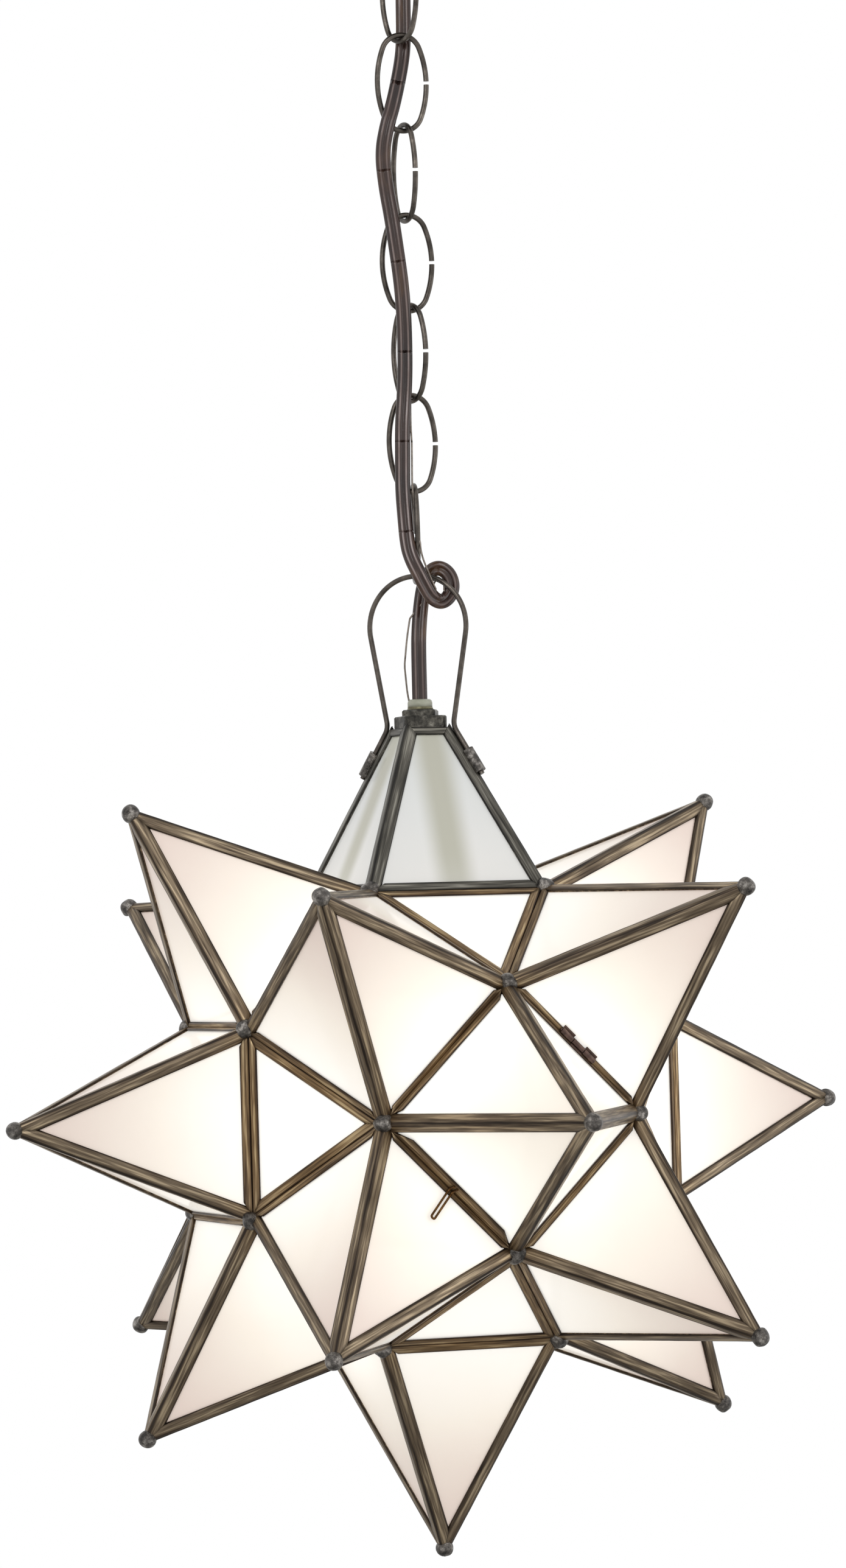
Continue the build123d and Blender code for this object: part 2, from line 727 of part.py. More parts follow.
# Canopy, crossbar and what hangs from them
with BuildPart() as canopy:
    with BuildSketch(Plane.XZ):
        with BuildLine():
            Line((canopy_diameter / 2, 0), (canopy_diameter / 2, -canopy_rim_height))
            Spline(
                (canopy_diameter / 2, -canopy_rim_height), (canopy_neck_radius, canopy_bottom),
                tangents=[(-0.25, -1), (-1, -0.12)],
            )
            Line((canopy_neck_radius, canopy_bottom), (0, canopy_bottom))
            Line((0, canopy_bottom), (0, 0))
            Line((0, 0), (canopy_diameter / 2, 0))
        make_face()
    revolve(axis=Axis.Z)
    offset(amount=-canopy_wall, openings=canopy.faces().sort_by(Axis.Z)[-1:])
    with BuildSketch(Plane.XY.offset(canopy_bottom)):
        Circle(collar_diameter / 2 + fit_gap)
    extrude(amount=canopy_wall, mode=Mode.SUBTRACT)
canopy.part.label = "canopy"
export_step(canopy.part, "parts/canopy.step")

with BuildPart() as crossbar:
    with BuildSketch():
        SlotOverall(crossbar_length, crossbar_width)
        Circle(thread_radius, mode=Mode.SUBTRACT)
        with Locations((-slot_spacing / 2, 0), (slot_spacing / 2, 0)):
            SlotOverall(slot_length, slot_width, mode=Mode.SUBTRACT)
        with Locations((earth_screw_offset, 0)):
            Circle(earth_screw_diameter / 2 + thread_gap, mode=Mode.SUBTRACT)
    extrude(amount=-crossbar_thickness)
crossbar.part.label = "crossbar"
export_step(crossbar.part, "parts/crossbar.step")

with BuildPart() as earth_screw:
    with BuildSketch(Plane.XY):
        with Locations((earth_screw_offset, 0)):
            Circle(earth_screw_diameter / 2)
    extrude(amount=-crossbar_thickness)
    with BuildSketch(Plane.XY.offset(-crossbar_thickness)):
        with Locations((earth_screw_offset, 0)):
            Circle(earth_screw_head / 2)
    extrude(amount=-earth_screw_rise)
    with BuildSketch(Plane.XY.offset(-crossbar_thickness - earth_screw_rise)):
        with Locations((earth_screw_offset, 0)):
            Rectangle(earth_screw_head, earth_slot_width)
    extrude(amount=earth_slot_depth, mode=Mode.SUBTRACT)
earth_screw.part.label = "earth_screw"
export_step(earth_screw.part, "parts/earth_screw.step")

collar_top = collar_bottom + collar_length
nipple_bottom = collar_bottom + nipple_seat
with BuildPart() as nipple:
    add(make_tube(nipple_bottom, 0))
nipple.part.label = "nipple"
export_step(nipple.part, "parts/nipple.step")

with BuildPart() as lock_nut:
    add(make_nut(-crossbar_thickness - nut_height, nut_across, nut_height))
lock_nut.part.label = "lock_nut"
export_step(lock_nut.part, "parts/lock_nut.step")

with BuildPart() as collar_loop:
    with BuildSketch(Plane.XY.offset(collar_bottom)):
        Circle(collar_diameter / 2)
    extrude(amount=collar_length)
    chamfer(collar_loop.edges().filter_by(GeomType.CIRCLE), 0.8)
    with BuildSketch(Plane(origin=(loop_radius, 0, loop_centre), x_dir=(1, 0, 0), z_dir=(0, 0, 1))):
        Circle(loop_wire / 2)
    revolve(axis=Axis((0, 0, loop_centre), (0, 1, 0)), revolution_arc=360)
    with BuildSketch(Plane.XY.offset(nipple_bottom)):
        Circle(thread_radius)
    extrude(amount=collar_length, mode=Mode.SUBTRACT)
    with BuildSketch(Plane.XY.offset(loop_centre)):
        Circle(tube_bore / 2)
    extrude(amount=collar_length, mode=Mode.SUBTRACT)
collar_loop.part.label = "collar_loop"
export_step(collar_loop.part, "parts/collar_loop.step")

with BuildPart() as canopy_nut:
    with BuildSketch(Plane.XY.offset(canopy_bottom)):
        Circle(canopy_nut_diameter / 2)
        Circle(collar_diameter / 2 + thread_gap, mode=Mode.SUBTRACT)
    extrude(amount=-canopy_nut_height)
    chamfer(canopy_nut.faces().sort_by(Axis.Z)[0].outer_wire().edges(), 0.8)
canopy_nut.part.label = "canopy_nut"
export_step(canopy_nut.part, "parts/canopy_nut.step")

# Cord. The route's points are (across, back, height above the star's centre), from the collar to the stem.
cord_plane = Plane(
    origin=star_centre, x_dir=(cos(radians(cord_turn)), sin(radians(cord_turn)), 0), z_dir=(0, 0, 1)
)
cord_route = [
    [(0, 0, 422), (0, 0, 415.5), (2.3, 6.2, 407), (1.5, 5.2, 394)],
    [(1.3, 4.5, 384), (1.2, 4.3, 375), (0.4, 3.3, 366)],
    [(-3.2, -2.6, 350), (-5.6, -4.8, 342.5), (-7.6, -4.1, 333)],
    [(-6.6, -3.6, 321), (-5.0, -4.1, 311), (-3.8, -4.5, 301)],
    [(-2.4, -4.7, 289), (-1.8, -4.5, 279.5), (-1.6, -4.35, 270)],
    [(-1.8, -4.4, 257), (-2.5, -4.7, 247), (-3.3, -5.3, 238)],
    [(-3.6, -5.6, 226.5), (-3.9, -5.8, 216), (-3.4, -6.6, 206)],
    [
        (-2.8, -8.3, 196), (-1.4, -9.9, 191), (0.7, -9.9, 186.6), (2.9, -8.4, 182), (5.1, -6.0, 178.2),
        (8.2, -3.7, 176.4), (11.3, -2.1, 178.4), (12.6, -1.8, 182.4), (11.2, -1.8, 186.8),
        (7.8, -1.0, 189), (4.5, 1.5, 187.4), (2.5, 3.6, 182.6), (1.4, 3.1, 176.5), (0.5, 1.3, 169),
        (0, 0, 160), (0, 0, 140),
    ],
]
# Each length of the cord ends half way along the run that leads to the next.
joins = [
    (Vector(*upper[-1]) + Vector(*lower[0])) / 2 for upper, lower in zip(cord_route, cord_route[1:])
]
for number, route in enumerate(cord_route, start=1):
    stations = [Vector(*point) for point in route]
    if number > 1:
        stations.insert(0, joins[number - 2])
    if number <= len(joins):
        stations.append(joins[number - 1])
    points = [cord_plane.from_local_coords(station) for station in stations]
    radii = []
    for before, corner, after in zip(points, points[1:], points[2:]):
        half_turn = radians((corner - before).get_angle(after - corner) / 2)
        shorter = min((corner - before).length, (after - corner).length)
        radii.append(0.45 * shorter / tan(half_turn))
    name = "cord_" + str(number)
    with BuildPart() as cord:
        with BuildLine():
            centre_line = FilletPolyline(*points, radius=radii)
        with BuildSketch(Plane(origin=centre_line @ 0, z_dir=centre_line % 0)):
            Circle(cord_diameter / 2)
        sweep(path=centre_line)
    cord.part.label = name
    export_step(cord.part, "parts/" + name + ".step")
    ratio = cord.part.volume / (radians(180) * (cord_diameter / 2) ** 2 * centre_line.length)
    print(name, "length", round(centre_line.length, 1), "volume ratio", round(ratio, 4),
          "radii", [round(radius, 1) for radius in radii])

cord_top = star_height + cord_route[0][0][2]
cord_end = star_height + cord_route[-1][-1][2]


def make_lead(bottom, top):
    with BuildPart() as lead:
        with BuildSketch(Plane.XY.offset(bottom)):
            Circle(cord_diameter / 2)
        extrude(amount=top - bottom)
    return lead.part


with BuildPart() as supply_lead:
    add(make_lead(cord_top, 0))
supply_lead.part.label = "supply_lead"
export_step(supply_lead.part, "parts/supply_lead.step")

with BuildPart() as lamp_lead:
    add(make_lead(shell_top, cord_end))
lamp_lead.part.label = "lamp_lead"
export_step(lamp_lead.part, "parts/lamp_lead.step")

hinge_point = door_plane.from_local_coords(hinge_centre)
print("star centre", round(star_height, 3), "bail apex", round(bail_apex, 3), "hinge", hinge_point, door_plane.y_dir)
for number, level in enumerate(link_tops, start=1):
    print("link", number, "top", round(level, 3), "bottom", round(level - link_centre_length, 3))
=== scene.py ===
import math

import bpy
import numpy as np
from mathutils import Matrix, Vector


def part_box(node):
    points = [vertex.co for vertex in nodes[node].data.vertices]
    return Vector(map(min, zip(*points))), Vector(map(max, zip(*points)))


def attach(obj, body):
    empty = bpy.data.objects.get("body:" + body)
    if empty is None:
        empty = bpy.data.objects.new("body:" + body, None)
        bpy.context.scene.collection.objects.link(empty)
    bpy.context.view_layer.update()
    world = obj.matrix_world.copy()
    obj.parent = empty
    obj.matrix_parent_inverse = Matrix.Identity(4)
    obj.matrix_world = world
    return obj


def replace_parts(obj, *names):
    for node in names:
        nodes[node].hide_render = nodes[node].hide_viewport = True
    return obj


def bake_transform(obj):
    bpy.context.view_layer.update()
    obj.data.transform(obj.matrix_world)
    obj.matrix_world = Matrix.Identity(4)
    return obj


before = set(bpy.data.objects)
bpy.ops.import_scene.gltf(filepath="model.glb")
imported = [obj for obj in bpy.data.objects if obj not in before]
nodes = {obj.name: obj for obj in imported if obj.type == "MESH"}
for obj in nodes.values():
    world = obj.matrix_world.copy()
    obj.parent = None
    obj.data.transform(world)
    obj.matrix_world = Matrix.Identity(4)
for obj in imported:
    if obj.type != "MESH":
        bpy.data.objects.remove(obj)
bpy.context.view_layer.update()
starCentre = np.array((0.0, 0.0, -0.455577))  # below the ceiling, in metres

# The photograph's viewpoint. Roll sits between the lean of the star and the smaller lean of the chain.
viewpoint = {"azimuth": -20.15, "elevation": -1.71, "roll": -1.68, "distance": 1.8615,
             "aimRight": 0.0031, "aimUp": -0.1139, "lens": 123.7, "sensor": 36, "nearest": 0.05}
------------
**BRIEF:**
Look through the material above. Copy each line where the word "imported" appears.

**RESPONSE:**
imported = [obj for obj in bpy.data.objects if obj not in before]
nodes = {obj.name: obj for obj in imported if obj.type == "MESH"}
for obj in imported:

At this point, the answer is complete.